## begin SUPPLIED ENTRIES

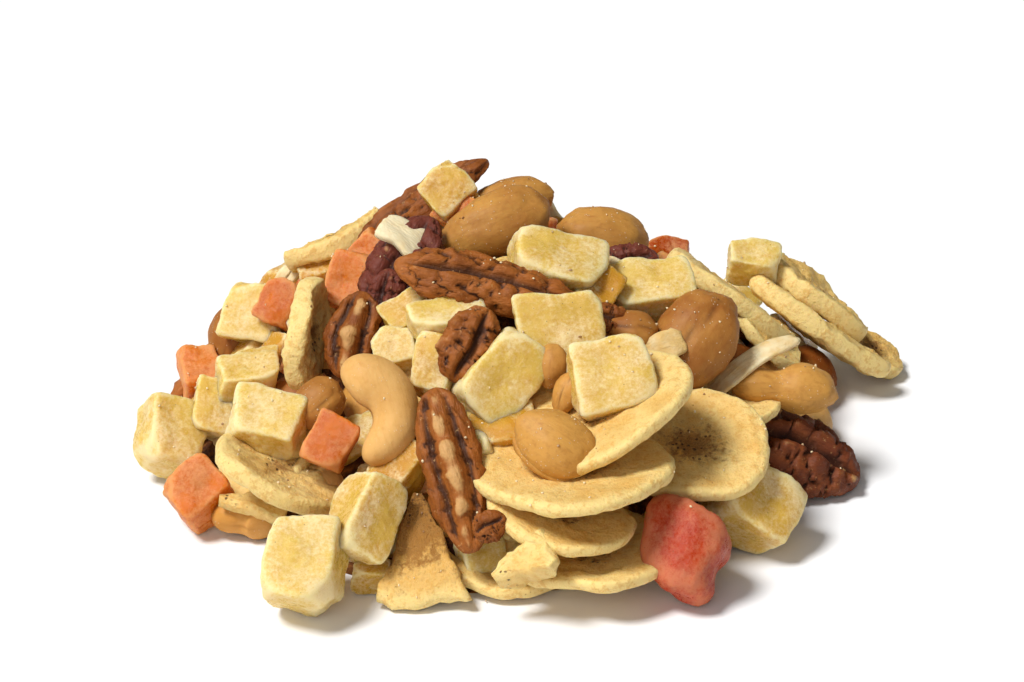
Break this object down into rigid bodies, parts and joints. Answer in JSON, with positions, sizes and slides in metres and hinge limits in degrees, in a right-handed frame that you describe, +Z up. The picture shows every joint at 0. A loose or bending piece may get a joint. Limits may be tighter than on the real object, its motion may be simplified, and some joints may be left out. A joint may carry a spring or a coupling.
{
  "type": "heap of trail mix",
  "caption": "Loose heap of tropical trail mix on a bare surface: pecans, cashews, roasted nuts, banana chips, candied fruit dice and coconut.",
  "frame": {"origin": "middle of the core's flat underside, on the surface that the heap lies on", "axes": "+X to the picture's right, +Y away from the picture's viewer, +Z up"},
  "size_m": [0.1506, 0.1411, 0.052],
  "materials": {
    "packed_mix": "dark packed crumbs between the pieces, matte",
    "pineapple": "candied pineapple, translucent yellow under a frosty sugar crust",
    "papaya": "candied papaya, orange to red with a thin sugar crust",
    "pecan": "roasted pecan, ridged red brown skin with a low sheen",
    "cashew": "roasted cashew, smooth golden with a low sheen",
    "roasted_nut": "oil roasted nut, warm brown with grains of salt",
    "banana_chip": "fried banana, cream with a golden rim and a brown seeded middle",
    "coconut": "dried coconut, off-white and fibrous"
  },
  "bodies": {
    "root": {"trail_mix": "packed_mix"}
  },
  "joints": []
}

## end SUPPLIED ENTRIES
## begin SUPPLIED ENTRIES

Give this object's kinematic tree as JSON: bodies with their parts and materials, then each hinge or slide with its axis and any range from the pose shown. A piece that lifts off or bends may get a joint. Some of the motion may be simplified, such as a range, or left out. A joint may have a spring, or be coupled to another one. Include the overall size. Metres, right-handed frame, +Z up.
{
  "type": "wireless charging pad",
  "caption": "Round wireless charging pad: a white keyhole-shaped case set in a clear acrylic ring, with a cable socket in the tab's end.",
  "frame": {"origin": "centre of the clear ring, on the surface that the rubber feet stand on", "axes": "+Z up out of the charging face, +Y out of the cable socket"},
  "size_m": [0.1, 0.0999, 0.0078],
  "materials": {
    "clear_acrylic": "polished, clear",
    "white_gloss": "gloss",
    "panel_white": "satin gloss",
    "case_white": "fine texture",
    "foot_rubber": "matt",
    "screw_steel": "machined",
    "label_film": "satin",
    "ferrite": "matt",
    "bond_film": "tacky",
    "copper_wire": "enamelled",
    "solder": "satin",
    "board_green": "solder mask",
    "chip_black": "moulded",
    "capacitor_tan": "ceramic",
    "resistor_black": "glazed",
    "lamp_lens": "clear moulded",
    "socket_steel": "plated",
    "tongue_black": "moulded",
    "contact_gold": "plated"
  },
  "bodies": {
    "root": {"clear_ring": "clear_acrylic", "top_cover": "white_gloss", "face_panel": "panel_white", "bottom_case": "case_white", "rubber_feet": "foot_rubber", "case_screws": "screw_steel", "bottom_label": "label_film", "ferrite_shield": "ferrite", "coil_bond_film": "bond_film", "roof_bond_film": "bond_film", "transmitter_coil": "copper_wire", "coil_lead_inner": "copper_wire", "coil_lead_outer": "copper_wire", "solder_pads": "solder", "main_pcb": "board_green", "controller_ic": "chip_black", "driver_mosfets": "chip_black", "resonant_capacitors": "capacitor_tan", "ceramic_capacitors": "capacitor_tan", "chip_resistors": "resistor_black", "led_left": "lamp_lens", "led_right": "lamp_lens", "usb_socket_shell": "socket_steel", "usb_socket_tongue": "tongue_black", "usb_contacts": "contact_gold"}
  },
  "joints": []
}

## end SUPPLIED ENTRIES

STATED TASK
Copy every line that contains the string "frame".

RESULT FOR THIS EXERCISE
Break this object down into rigid bodies, parts and joints. Answer in JSON, with positions, sizes and slides in metres and hinge limits in degrees, in a right-handed frame that you describe, +Z up. The picture shows every joint at 0. A loose or bending piece may get a joint. Limits may be tighter than on the real object, its motion may be simplified, and some joints may be left out. A joint may carry a spring or a coupling.
  "frame": {"origin": "middle of the core's flat underside, on the surface that the heap lies on", "axes": "+X to the picture's right, +Y away from the picture's viewer, +Z up"},
Give this object's kinematic tree as JSON: bodies with their parts and materials, then each hinge or slide with its axis and any range from the pose shown. A piece that lifts off or bends may get a joint. Some of the motion may be simplified, such as a range, or left out. A joint may have a spring, or be coupled to another one. Include the overall size. Metres, right-handed frame, +Z up.
  "frame": {"origin": "centre of the clear ring, on the surface that the rubber feet stand on", "axes": "+Z up out of the charging face, +Y out of the cable socket"},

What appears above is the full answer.